Before DAVID A. NELSON and BOGGS, Circuit Judges, and JOHN W. PECK, Senior Circuit Judge.


ORDER

This pro se Kentucky prisoner appeals the district court's order denying his petition for a writ of habeas corpus filed under 28 U.S.C. § 2254. The appeal has been referred to a panel of the court pursuant to Rule 9(a), Rules of the Sixth Circuit. Upon examination, the panel unanimously agrees that oral argument is not needed. Fed. R. App. P. 34(a).

Following a jury trial, Raymond McCormick was convicted on one count each of murder, first degree assault, fourth degree assault, and theft by unlawful taking. He was sentenced to consecutive terms totaling fifty-five years for the murder, assault first and theft convictions. He was ordered to serve a concurrent twelve month term for assault fourth. His convictions were affirmed by the Kentucky Supreme Court. McCormick v. Commonwealth, No. 87-SC-102-MR (Ky. Oct. 15, 1987) (unpublished).

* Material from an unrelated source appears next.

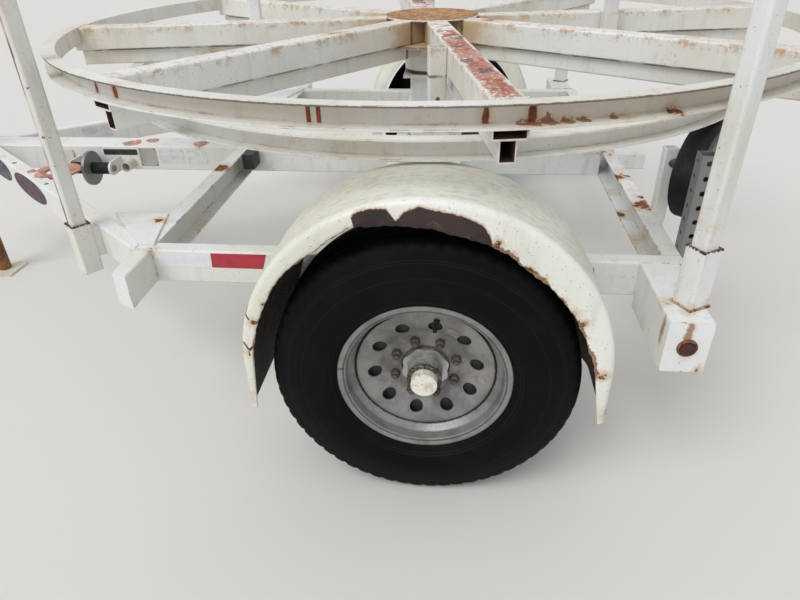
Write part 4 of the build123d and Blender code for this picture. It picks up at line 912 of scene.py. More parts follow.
chassis_steel = old_steel("black_painted_spring_steel", "35322F", "6B4A36", 0.45, 0.0, 0.6)
bright_steel = old_steel("worn_bright_steel", "C4C3BF", "8A6A4A", 0.1, 1.0, 0.38, size_mm=18)
zinc_steel = old_steel("galvanised_steel", "8E9091", "7A6B58", 0.18, 0.75, 0.5, size_mm=30)
rusty_steel = old_steel("rusted_mild_steel", "7A6A5C", "8F5A36", 0.8, 0.2, 0.7)
forged_eye = old_steel("forged_steel_towing_eye", "4B4641", "7A5238", 0.4, 0.35, 0.55)
greased_steel = old_steel("greased_bearing_steel", "2B2927", "4A3A2C", 0.25, 0.6, 0.35)
weld_rust = old_steel("rust_on_weld_bead", "B9A78C", "8A522C", 0.62, 0.0, 0.8, size_mm=22)
weld_white = old_steel("painted_weld_bead", "E0DFD8", "A8773F", 0.22, 0.0, 0.5, size_mm=26)
nut_steel = old_steel("plated_wheel_nut_steel", "5C5853", "4B3F37", 0.4, 0.6, 0.5, size_mm=12)
print("steels", chassis_steel.name, zinc_steel.name)

# %% [markdown]
# ## Wheels, hubs and the table's disc
# The wheels' silver paint is dull with brake dust round the hub. The hub is cast iron, worn
# bright at the top and black with grease below, with a cream cap. Both use the distance from
# the wheel's axis, so that dust and grease keep to their rings. The disc on top of the
# turntable has hardly any paint left, so rust is its ground and the paint is the flakes on it.

# %% Silver wheel paint, hub casting and disc


# Radii of two dark lines on a wheel: where the disc meets the rim, and at the rim's corner.
DISC_EDGE = 0.1795
RIM_CORNER = 0.2045
seam_marks = [
    (wheels["near"].x - 0.213 - 0.003 * step, -1.281, wheels["near"].z + 0.027, 0.005)
    for step in range(-3, 4)]


def wheel_paint():
    """Silver paint with brake dust near the hub and a dark line where disc meets rim."""
    made, tree, shader = new_material("silver_wheel_paint")
    place = put(tree, "PLACE")
    centre = wheels["near"]
    radius, _ = about_axis(tree, place, centre, (0, 1, 0))
    fine = put(tree, "NOISE", place, 1000 / 9, 6, 0.7)
    patchy = put(tree, "NOISE", place, 1000 / 60, 7, 0.68)
    colour = put(tree, "TINT", put(tree, "STEP", patchy, 0.4, 0.66), "93928F", "7B7976")
    dust = put(tree, "STEP", radius, 0.155, 0.085)
    dust = product(tree, dust, put(tree, "STEP", patchy, 0.34, 0.6))
    colour = put(tree, "TINT", product(tree, dust, 0.6), colour, "5D5853")
    uneven = put(tree, "ADD", radius, product(tree, put(tree, "SUBTRACT", fine, 0.5), 0.006))
    groove = put(tree, "ABSOLUTE", put(tree, "SUBTRACT", uneven, DISC_EDGE))
    groove = put(tree, "STEP", groove, 0.0042, 0.0018)
    lip = put(tree, "ABSOLUTE", put(tree, "SUBTRACT", uneven, RIM_CORNER))
    lip = put(tree, "STEP", lip, 0.0036, 0.001, 0.0, 0.7)
    rust = put(tree, "ADD", product(tree, patchy, 0.6), product(tree, fine, 0.4))
    rust = put(tree, "STEP", rust, 0.645, 0.68)
    colour = put(tree, "TINT", put(tree, "MAXIMUM", groove, lip), colour, "34302D")
    colour = put(tree, "TINT", near_spots(tree, place, seam_marks), colour, "2A2725")
    colour = put(tree, "TINT", product(tree, rust, 0.9), colour, "7D5537")
    dull = put(tree, "MAXIMUM", put(tree, "MAXIMUM", rust, groove), product(tree, dust, 0.6))
    tree.links.new(put(tree, "BETWEEN", dull, 0.4, 0.0), shader.inputs["Metallic"])
    relief = put(tree, "SUBTRACT", product(tree, fine, 0.25), groove)
    finish_shader(tree, shader, colour, put(tree, "BETWEEN", dull, 0.38, 0.8), relief, 1.5)
    return made


def hub_iron():
    """Cast hub: bright where it was rubbed, dark with grease below, a cream cap on its end."""
    made, tree, shader = new_material("cast_iron_hub_with_painted_cap")
    place = put(tree, "PLACE")
    x, y, z = add(tree, "ShaderNodeSeparateXYZ", {0: place}).outputs
    off = put(tree, "ABSOLUTE", y)
    radius, _ = about_axis(tree, place, wheels["near"], (0, 1, 0))
    fine = put(tree, "NOISE", place, 1000 / 6, 6, 0.72)
    patchy = put(tree, "NOISE", place, 1000 / 28, 7, 0.66)
    iron = put(tree, "TINT", put(tree, "STEP", patchy, 0.4, 0.64), "B5B3AD", "8F8A82")
    iron = put(tree, "TINT", put(tree, "STEP", fine, 0.5, 0.66), iron, "6F6A63")
    hub_z = wheels["near"].z
    grease = put(tree, "STEP", z, hub_z + 0.022, hub_z - 0.004)
    grease = put(tree, "MAXIMUM", grease, put(tree, "STEP", radius, 0.056, 0.062))
    near_cap = put(tree, "STEP", off, 1.262, 1.272)
    near_cap = product(tree, near_cap, put(tree, "STEP", fine, 0.38, 0.5))
    grease = put(tree, "MAXIMUM", grease, near_cap)
    iron = put(tree, "TINT", product(tree, grease, 0.93), iron, "2B2826")
    on_cap = put(tree, "STEP", off, 1.2764, 1.2768)
    on_cap = product(tree, on_cap, put(tree, "STEP", radius, 0.0345, 0.0335))
    cream = put(tree, "TINT", put(tree, "STEP", patchy, 0.42, 0.62), "E9E5DA", "C9BFA9")
    cream = put(tree, "TINT", put(tree, "STEP", fine, 0.6, 0.68), cream, "6E5A45")
    colour = put(tree, "TINT", on_cap, iron, cream)
    covered = put(tree, "MAXIMUM", on_cap, grease)
    tree.links.new(put(tree, "BETWEEN", covered, 0.6, 0.0), shader.inputs["Metallic"])
    finish_shader(tree, shader, colour, put(tree, "BETWEEN", on_cap, 0.62, 0.42), fine, 0.8)
    return made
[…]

The charges arose from a two-car accident which resulted in the death of a young child and injuries to his parents. McCormick and his brother abandoned the car in which they had been traveling, took a truck from a nearby farm, and fled the scene. In his application for a writ of habeas corpus, McCormick maintained that the evidence was insufficient to support the murder conviction and that the trial court erred by admitting prejudicial photographs and other evidence concerning the young victim. He claimed that he was denied due process by the ex post facto application of Kentucky's then new truth-in-sentencing law, Ky.Rev.Stat. § 532.055. Finally, he claimed that the truth-in-sentencing law was enacted in violation of the separation of powers provision of the Kentucky Constitution.

On appeal, McCormick reasserts that the evidence was insufficient to support a conviction for murder and that the ex post facto application of the truth-in-sentencing law was unconstitutional.

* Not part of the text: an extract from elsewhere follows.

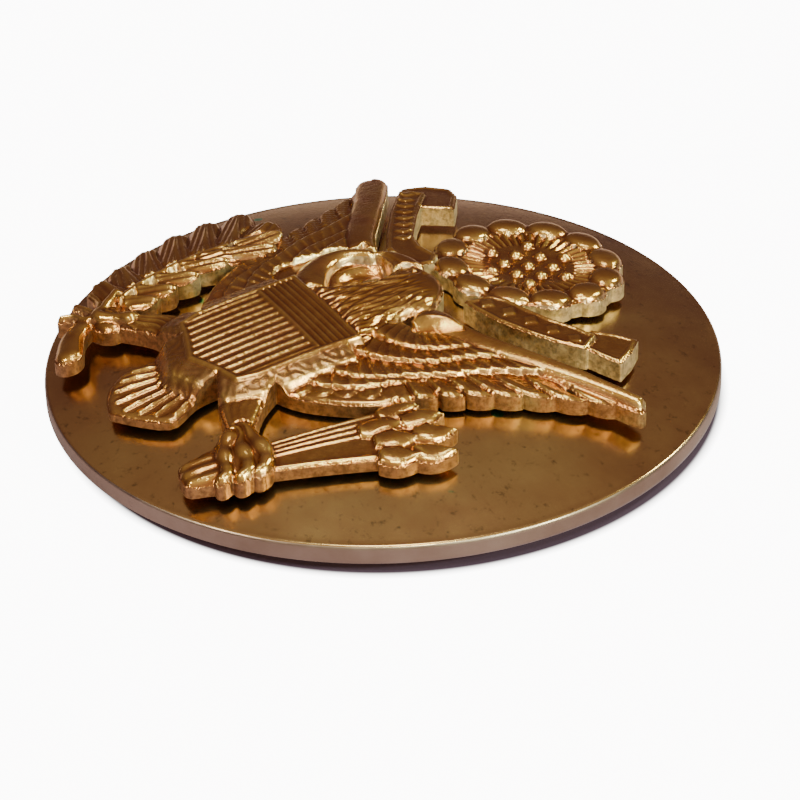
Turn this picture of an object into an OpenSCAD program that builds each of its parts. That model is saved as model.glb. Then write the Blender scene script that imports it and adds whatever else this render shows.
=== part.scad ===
/* [Backing disc] */
// Outside diameter of the disc
disc_d = 44.5; // [42:0.5:46]
// Height of the upright rim wall
rim_h = 1.2; // [1.0:0.1:2.0]
// Radius of the sphere that the disc's face is part of
dome_r = 79; // [74:1:90]
// Thickness of the disc's sheet
sheet_t = 0.8; // [0.6:0.1:1.0]

/* [Eagle emblem] */
// Radius of the sphere that the emblem's back is part of
back_r = 100; // [95:1:110]
// Gap between the disc and the emblem's back on the axis
seat_gap = 0.08; // [0.05:0.01:0.15]
// Thickness of the shield, the highest part of the relief
shield_t = 2.4; // [2.0:0.1:2.8]
// Thickness of the neck and head
neck_t = 2.3; // [1.9:0.1:2.6]
// Thickness of the wings
wing_t = 1.45; // [1.2:0.05:1.8]
// Thickness of the ribbons and of the wreath of cloud
ribbon_t = 1.7; // [1.4:0.1:2.0]
// Thickness of the tail
tail_t = 0.9; // [0.7:0.1:1.2]
// Thickness of the arrows
arrow_t = 1.15; // [0.9:0.05:1.4]
// Puffs of cloud round the glory
puffs = 12; // [10:1:14]

/* [Screw and nut] */
// Outside diameter of the screw post
post_d = 3.5; // [3.0:0.1:4.0]
// Thread pitch, one turn's travel
pitch = 0.79375; // [0.5:0.05:1.0]
// How far the post reaches below the rim
post_reach = 0.8; // [0.4:0.1:1.5]
// Diameter of the knurled thumb nut
nut_d = 14; // [12:0.5:15]
// Thickness of the nut's knurled flange
nut_t = 1.8; // [1.4:0.1:2.0]
// Grooves round the nut
knurls = 36; // [24:1:48]
// Diameter of the pressure washer
washer_d = 12; // [10:0.5:13]

/* [Locating pins] */
// Diameter of a locating pin below its shoulder
pin_d = 1.2; // [1.0:0.1:1.3]
// Distance from the disc's axis to a pin's axis, along X
pin_x = 9; // [8.5:0.1:9.5]

/* [Hidden] */
$fn = 96;
eps = 0.01;

disc_r = disc_d / 2;
rim_z = post_reach;                                  // back plane of the rim
rim_top = rim_z + rim_h;                             // where the dome meets the rim wall
dome_h = dome_r - sqrt(dome_r * dome_r - disc_r * disc_r);
apex_z = rim_top + dome_h;                           // top of the disc on its axis
dome_z = apex_z - dome_r;                            // centre of the dome's sphere
back_z = apex_z + seat_gap - back_r;                 // centre of the emblem's back sphere

hole_gap = 0.1;                                      // hole radius less shank radius
socket = 0.4;                                        // depth of a shank's socket in the emblem
post_r = post_d / 2;
pin_r = pin_d / 2;
pin_y = -2;
pin_end = 0.5;                                       // lower end of the locating pins
pin_shoulder = 3;                                    // height at which a pin steps out to its root
pin_root_r = 0.85;                                   // the root goes through the disc into the emblem
pin_dist = sqrt(pin_x * pin_x + pin_y * pin_y);
pin_top = back_z + sqrt(back_r * back_r - pin_dist * pin_dist) + socket;
post_top = apex_z + seat_gap + socket;

solder_r = 3;                                        // foot radius of the post's solder
solder_h = 0.7;
solder_gap = 0.07;                                   // keeps the flat foot clear of the curved sheet
pin_solder_r = 1.5;
pin_solder_h = 0.5;

nut_z = 0.35;                                        // lower face of the nut at rest
nut_boss_r = 3;
nut_boss_h = 0.3;
nut_gap = 0.05;                                      // bore radius less post radius
knurl_r = 0.35;
washer_t = 0.4;
washer_z = nut_z + nut_t + nut_boss_h;
washer_gap = 0.15;

ray = 11.5;                                          // glory's centre, up the emblem
glory_r = 5.6;                                       // circle that the puffs' centres lie on
puff_r = 1.35;

// Right wing: leading edge out to the tip, then down the stepped feather ends to the body
wing_line = [
    [3.4, -1.0], [4.1, 1.3], [5.0, 2.5], [6.6, 2.9], [8.6, 4.0], [11.6, 5.9], [14.6, 7.7],
    [16.7, 9.2], [17.5, 9.3], [17.8, 8.7], [17.3, 8.0], [15.3, 6.5], [14.5, 5.7], [14.6, 4.9],
    [13.5, 3.9], [13.4, 3.1], [12.6, 2.4], [12.5, 1.6], [11.9, 1.0], [11.8, 0.2], [11.3, -0.4],
    [11.2, -1.3], [10.7, -2.2], [10.5, -3.4], [9.9, -5.4], [8.2, -7.6], [6.8, -9.0], [5.2, -10.1],
    [3.9, -10.6]
];

// Right ribbon, from the glory to its folded end
ribbon_right_line = [
    [3.0, 4.1], [4.9, 4.8], [8.0, 6.8], [10.2, 8.6], [11.8, 8.8], [13.0, 10.4], [12.0, 12.2],
    [11.0, 11.9], [10.3, 10.7], [9.5, 9.8], [8.0, 8.6], [6.2, 7.9], [4.4, 7.1], [3.1, 5.6]
];

// Left ribbon's lower run, from the beak out to its end
ribbon_left_line = [
    [-1.6, 3.4], [-2.6, 2.8], [-4.4, 3.2], [-8.0, 5.0], [-11.4, 7.2], [-14.0, 9.0], [-14.6, 9.9],
    [-14.3, 10.8], [-13.2, 11.2], [-9.8, 9.2], [-6.8, 7.6], [-4.0, 6.6], [-1.6, 5.8]
];

// Left ribbon's return run, behind the glory
ribbon_back_line = [
    [-13.4, 10.6], [-14.2, 11.4], [-13.8, 12.5], [-12.4, 12.6], [-5.6, 9.4], [-6.4, 7.4]
];

// Neck and head, with the beak to the left
neck_line = [
    [-2.9, -4.2], [-2.1, -1.4], [-1.6, 0.8], [-1.9, 2.1], [-2.6, 2.4], [-3.2, 2.1], [-3.3, 2.9],
    [-2.3, 3.6], [-1.2, 4.2], [0.3, 4.3], [1.7, 3.6], [2.5, 2.3], [2.9, 0.8], [3.5, -1.0],
    [4.2, -2.8], [4.3, -4.2]
];

// Left shoulder and the web that joins it to the neck and the ribbon
shoulder_line = [
    [-7.0, -4.2], [-7.3, 0.2], [-6.0, 2.2], [-4.6, 3.6], [-1.8, 3.4], [-1.0, -4.2]
];

// Shield, square at the top and pointed below
shield_line = [
    [-4.75, -3.8], [-4.65, -6.8], [-4.6, -11.4], [-4.1, -12.9], [-2.4, -13.3], [0, -14.2],
    [2.4, -13.3], [4.1, -12.9], [4.6, -11.4], [4.65, -6.8], [4.75, -3.8]
];

// Fanned tail
tail_line = [
    [-2.6, -12.6], [-3.7, -16.7], [-3.0, -18.1], [-1.7, -19.2], [-0.1, -19.6], [3.5, -16.9],
    [2.3, -13.8], [2.0, -12.6]
];

// Right leg and claw
leg_right_line = [
    [3.4, -11.6], [5.1, -10.0], [5.7, -11.8], [7.2, -13.3], [9.4, -13.1], [11.6, -14.1],
    [11.5, -15.6], [9.6, -16.1], [7.4, -15.6], [5.0, -14.9], [2.9, -14.7], [1.4, -13.4]
];

// Left leg and claw
leg_left_line = [
    [-3.4, -11.6], [-8.5, -11.1], [-10.2, -12.6], [-12.6, -13.1], [-13.3, -14.4], [-11.6, -15.9],
    [-9.2, -16.0], [-7.3, -15.2], [-5.0, -15.0], [-2.4, -14.2], [-1.4, -13.4]
];

// Bundle of arrows: heads at the top, shafts, and flights below the claw
arrow_line = [
    [9.5, -4.6], [10.0, -3.4], [11.3, -2.7], [13.4, -3.0], [15.9, -3.8], [15.8, -5.2],
    [15.0, -5.8], [15.1, -7.2], [14.6, -7.9], [11.5, -14.2], [11.7, -15.6], [11.0, -17.1],
    [10.1, -17.7], [9.8, -19.0], [7.9, -18.8], [7.7, -16.6], [8.9, -13.8], [10.3, -6.6]
];

// Olive branch, with its leaf tips outward and its stem's end below the claw
branch_line = [
    [-9.9, -2.6], [-11.4, -1.5], [-13.4, -1.0], [-17.0, -1.5], [-16.4, -2.9], [-17.5, -4.1],
    [-16.7, -5.3], [-17.2, -6.6], [-16.1, -8.0], [-16.3, -9.5], [-15.1, -10.8], [-14.8, -13.2],
    [-13.2, -14.8], [-11.4, -17.2], [-8.5, -19.2], [-6.8, -19.4], [-7.5, -17.6], [-7.9, -15.6],
    [-9.9, -14.0], [-9.6, -11.6], [-10.9, -9.6], [-11.7, -7.6], [-10.9, -6.0]
];

// A flat outline laid on the emblem's curved back and raised to one thickness
module raised(t) {
    intersection() {
        difference() {
            translate([0, 0, back_z]) sphere(r = back_r + t, $fn = 200);
            translate([0, 0, back_z]) sphere(r = back_r, $fn = 200);
        }
        linear_extrude(height = 2 * apex_z) children();
    }
}

module glory_outline() {
    translate([0, ray]) circle(r = glory_r);
    for (i = [0 : puffs - 1])
        translate([0, ray])
            rotate(360 * (i + 0.5) / puffs)
                translate([glory_r, 0]) circle(r = puff_r);
}

// Domed sheet disc with its edge turned down into a rim, open behind, pierced for the shanks
module backing_disc() {
    color("#7a5a32")
        difference() {
            intersection() {
                translate([0, 0, dome_z]) sphere(r = dome_r, $fn = 200);
                translate([0, 0, rim_z]) cylinder(r = disc_r, h = apex_z, $fn = 200);
            }
            intersection() {
                translate([0, 0, dome_z]) sphere(r = dome_r - sheet_t, $fn = 200);
                cylinder(r = disc_r - sheet_t, h = apex_z, $fn = 200);
            }
            cylinder(r = post_r + hole_gap, h = 2 * apex_z);
            for (side = [-1, 1])
                translate([side * pin_x, pin_y, 0]) cylinder(r = pin_root_r + hole_gap, h = 2 * apex_z);
        }
}

// The struck and pierced eagle, one piece, with sockets in its back for the three shanks
module eagle_emblem() {
    color("#a8743c")
        difference() {
            union() {
                raised(ribbon_t) glory_outline();
                raised(ribbon_t) polygon(ribbon_right_line);
                raised(ribbon_t) polygon(ribbon_left_line);
                raised(ribbon_t - 0.1) polygon(ribbon_back_line);
                raised(wing_t) polygon(wing_line);
                raised(wing_t) mirror([1, 0]) polygon(wing_line);
                raised(ribbon_t - 0.2) polygon(shoulder_line);
                raised(neck_t) polygon(neck_line);
                raised(tail_t) polygon(tail_line);
                raised(wing_t + 0.05) polygon(leg_right_line);
                raised(wing_t + 0.05) polygon(leg_left_line);
                raised(arrow_t) polygon(arrow_line);
                raised(wing_t + 0.1) polygon(branch_line);
                raised(shield_t) polygon(shield_line);
            }
            translate([-3.1, 1.3, 0]) cylinder(r = 0.45, h = 2 * apex_z);
            cylinder(r = post_r, h = post_top);
            for (side = [-1, 1])
                translate([side * pin_x, pin_y, 0]) cylinder(r = pin_root_r, h = pin_top);
        }
}

// Threaded post that hangs from the emblem through the disc
module screw_post() {
    color("#b08a4a")
        cylinder(r = post_r, h = post_top);
}

// Solder cone round an upright shank, flat against the disc's hollow side at [x, y]
module solder_ring(x, y, shank_r, foot_r, h) {
    reach = norm([x, y]);
    seat = dome_z + sqrt(pow(dome_r - sheet_t, 2) - reach * reach);
    color("#9a9a94")
        difference() {
            translate([x, y, seat])
                rotate([0, asin(reach / (dome_r - sheet_t)), atan2(y, x)])
                    translate([0, 0, -h - solder_gap])
                        cylinder(r1 = shank_r + 0.15, r2 = foot_r, h = h);
            translate([x, y, 0]) cylinder(r = shank_r, h = 2 * apex_z);
        }
}

module post_solder() {
    solder_ring(0, 0, post_r, solder_r, solder_h);
}

// Shouldered pin: a thin end for the cap's hole, a thicker root through the disc
module locating_pin(side) {
    color("#b08a4a")
        translate([side * pin_x, pin_y, 0]) {
            translate([0, 0, pin_end]) cylinder(r = pin_r, h = pin_shoulder - pin_end);
            translate([0, 0, pin_shoulder]) cylinder(r = pin_root_r, h = pin_top - pin_shoulder);
        }
}

module pin_solder(side) {
    solder_ring(side * pin_x, pin_y, pin_root_r, pin_solder_r, pin_solder_h);
}

// Plain washer that keeps the turning nut off the cap's cloth
module pressure_washer() {
    color("#b49354")
        translate([0, 0, washer_z])
            difference() {
                cylinder(d = washer_d, h = washer_t);
                translate([0, 0, -eps]) cylinder(r = post_r + washer_gap, h = washer_t + 2 * eps);
            }
}

// Round nut with a grooved edge and a raised boss that bears on the washer
module thumb_nut() {
    color("#b49354")
        translate([0, 0, nut_z])
            difference() {
                union() {
                    cylinder(d = nut_d, h = nut_t);
                    cylinder(r = nut_boss_r, h = nut_t + nut_boss_h);
                }
                translate([0, 0, -eps])
                    cylinder(r = post_r + nut_gap, h = nut_t + nut_boss_h + 2 * eps);
                for (i = [0 : knurls - 1])
                    rotate(360 * i / knurls)
                        translate([nut_d / 2 + knurl_r / 3, 0, -eps])
                            cylinder(r = knurl_r, h = nut_t + 2 * eps, $fn = 4);
            }
}

backing_disc();
eagle_emblem();
screw_post();
post_solder();
locating_pin(-1);  // locating_pin_left
locating_pin(1);  // locating_pin_right
pin_solder(-1);  // pin_solder_left
pin_solder(1);  // pin_solder_right
pressure_washer();
thumb_nut();
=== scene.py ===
"""Looks of a round cap badge: a struck relief eagle on a domed disc, with its screw, nut and pins."""

import math

import bmesh
import bpy
import numpy as np
from mathutils import Matrix, Vector
from mathutils.geometry import delaunay_2d_cdt


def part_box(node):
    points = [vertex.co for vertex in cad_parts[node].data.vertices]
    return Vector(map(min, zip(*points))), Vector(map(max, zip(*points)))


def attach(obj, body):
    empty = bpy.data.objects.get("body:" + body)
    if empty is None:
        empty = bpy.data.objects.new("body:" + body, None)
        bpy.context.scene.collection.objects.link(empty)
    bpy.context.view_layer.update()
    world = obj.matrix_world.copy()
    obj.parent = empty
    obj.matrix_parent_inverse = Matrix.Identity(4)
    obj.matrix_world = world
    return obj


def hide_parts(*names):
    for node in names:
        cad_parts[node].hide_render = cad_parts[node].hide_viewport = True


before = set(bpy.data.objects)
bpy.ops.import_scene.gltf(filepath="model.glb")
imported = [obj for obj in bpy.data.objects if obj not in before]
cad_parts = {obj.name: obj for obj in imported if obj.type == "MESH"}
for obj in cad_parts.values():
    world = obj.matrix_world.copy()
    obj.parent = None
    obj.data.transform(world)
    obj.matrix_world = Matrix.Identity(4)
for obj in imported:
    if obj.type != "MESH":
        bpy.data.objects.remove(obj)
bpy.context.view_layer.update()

MM = 0.001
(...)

Upon review, we conclude that the petition was properly denied. McCormick's claim of insufficient evidence was properly dismissed. When viewed in a light favorable to the prosecution, the evidence was sufficient for a rational trier of fact to have found the essential elements of the crime beyond a reasonable doubt. See Jackson v. Virginia, 443 U.S. 307, 324 (1979). His argument that the evidence did not establish his blood alcohol level is not subject to review because this claim was not first presented to the district court. See White v. Anchor Motor Freight, Inc., 899 F.2d 555, 559 (6th Cir. 1990).

McCormick's claim of an ex post facto violation also lacks merit. Where changes in the law are merely procedural, there is no ex post facto violation. Weaver v. Graham, 450 U.S. 24, 29 n. 12 (1981).

McCormick failed to show that he was denied a constitutional right or that his trial was fundamentally unfair. Accordingly, the district court's order is affirmed. Rule 9(b) (3), Rules of the Sixth Circuit.